The Compass Centre, also known as Shetland Rape Crisis, has launched a campaign aimed at helping members of the public spot and prevent sexual violence on nights out in Shetland.

The leaflets and posters, titled What to do if you think someone is in danger on a night out, will be made available from International Women’s Day, Tuesday 8th March, in public bars, hotels and taxis around the Isles.

The campaign was created with the aim of aiding members of the public to spot predatory sexual behaviour and providing them with options for how to address it.

Ellie Ratter, Prevention and Activism Worker at the Compass Centre explained: “People often approach us asking for guidance on what to do if you are worried about someone or something you’ve seen on a night out. We hear from folk that there have been times where they feel like something is wrong, but they don’t know how to address it.

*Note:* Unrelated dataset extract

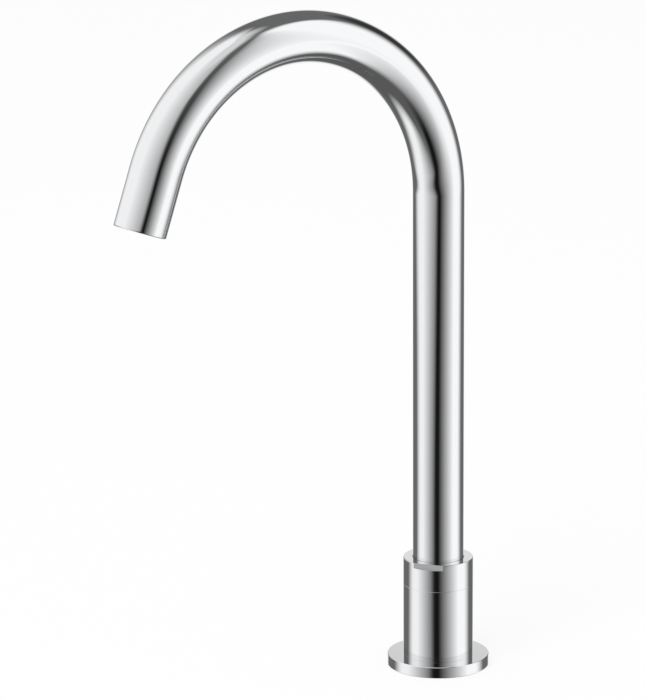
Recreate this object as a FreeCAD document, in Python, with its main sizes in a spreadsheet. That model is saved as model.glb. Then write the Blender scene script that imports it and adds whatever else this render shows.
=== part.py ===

She continued: “The main thread running through the campaign is safety first – if it isn’t safe to act then we advise you stay back and report what you saw – but sometimes there are steps you can take that could make all the difference. We hope that with this campaign people will feel more empowered to check-in on each other’s safety.”

The Compass Centre has collaborated with local bars, hotels, and businesses to display these leaflets in publicly accessible areas. A poster version of the leaflet has also been created to display in the bathrooms of these businesses. The Centre has also been working in collaboration with taxi companies across Shetland to roll out a smaller version of the leaflet that can be easily picked up while taking a taxi.

Lisa Ward, Service Manager, said: “Sexual violence on a night out can look like a lot of things: harassment, sexual bullying and catcalling; isolating drunk and/or underage people for the purposes of sexual activity; unwanted touching and assault; non-consensual image-taking and sharing, spiking and the use of alcohol to lower someone’s ability to consent; and rape.

“As we saw from the testimonies provided in #WisToo and from the stories we hear every day at The Compass Centre, we know these things happen in Shetland just as often as they do elsewhere. Most people, however, do not perpetrate sexual violence and most in this community want everyone to be safe from it. We hope that this campaign will help to provide some practical steps for us all to be able to achieve that.”

The Compass Centre provides free and confidential information, support and advocacy for any non-abusive person of any gender in Shetland (aged 13+) who has been affected by sexual violence at any time in their lives.